What you’ll find here is a sometimes successful and, more interestingly, sometimes unsuccessful attempt to arrange Gregory Ulmer’s Electracy into an archive:
Transcript: Cushman and Layne, Dialogue
(Please note: this transcript documents many of the "Interruptions" from the authors occurring throughout the subsequent pages.)
Electracy is the term Ulmer uses to describe our relatively new relationship with information, knowledge, and the cultural value-systems that produce and are produced by that relationship. Electracy, put plainly, is a response to problems. For example, Ulmer suggests that in oral cultures (or within orality), people “consulted diviners to help resolve personal problems. In literacy, scientific consulting addressed problems directly by discovering their material causes and providing material remedies” (p. xxiv).
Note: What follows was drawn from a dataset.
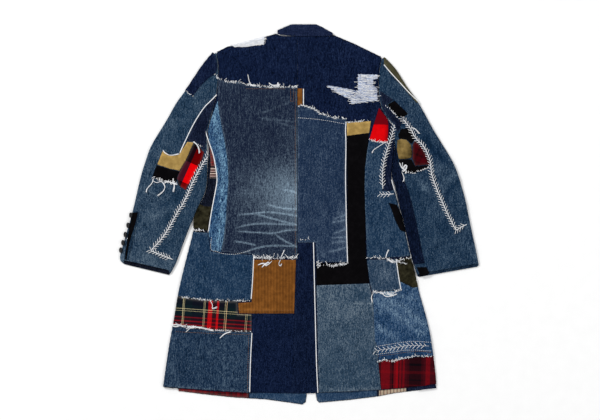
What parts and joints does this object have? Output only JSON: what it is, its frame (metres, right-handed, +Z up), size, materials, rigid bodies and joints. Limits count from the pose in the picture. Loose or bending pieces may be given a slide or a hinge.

Neither orality nor literacy have vanished—both the Church and the scientific method in all their iterations continue—but a cultural movement toward electracy, toward the emergence of an new apparatus “will be as different from literacy ultimately as literacy is as different form orality."
Here’s the big deal: this difference is not only technological but also institutional and behavioral (p. xxv). What’s at stake, then, in understanding and, to some degree, deciding how electracy operates is no less the ways in which we engage with our world and how we become aware of ourselves in that world. That is, electracy changes everything. But for Ulmer, electracy has yet to produce any one response people can use (consult) to resolve personal and social problems, “but it is working on one” (xxiv).
Or at least Ulmer has worked on a method of response. He writes, “The challenge of education within literacy has been to figure out how to translate individual learning into social formations” (p. xxv). He goes on to remind us how Socrates introduced literate reasoning into an oral culture, bringing to light contradictions in that culture’s values not before realized. Of course the Athenians made their opinions of this literate reasoning heard, leading to the death of our literate philosopher. But rather than build a church to memorialize Socrates, which Ulmer tells us would have been the response of a oral culture, Plato “invented the institutional means for reproducing dialectical reasoning in a method that could be taught and learned by ordinary people so they would not keep making the same mistakes” (p. xxvi). In other words, Plato assembled a structure for applying the new apparatus of literacy (or at least literate reasoning) to social problems. Plato invented a whole to contain the parts.
Literacy Versus Electracy
Electracy, if we believe Ulmer, has upended literacy. It’s here. Electracy is a new apparatus, but it lacks method. We lack an inventive Plato. We can’t be sure what the values of electracy are, how to apply it to problems, or how it alters both our relationship to others and our selves. We are in a time of decadence, or as Ulmer might say, a time for invention, for creating order out of chaos. Ulmer is not interested in creating martyrs—his vote to kill Socrates was never cast. Instead, “What Ulmer gives us is a specific method for not just putting ourselves into the Internet, but also seeing what an electrate [rather than literate] culture, made ubiquitous by the Internet, puts into us” (Morey par12).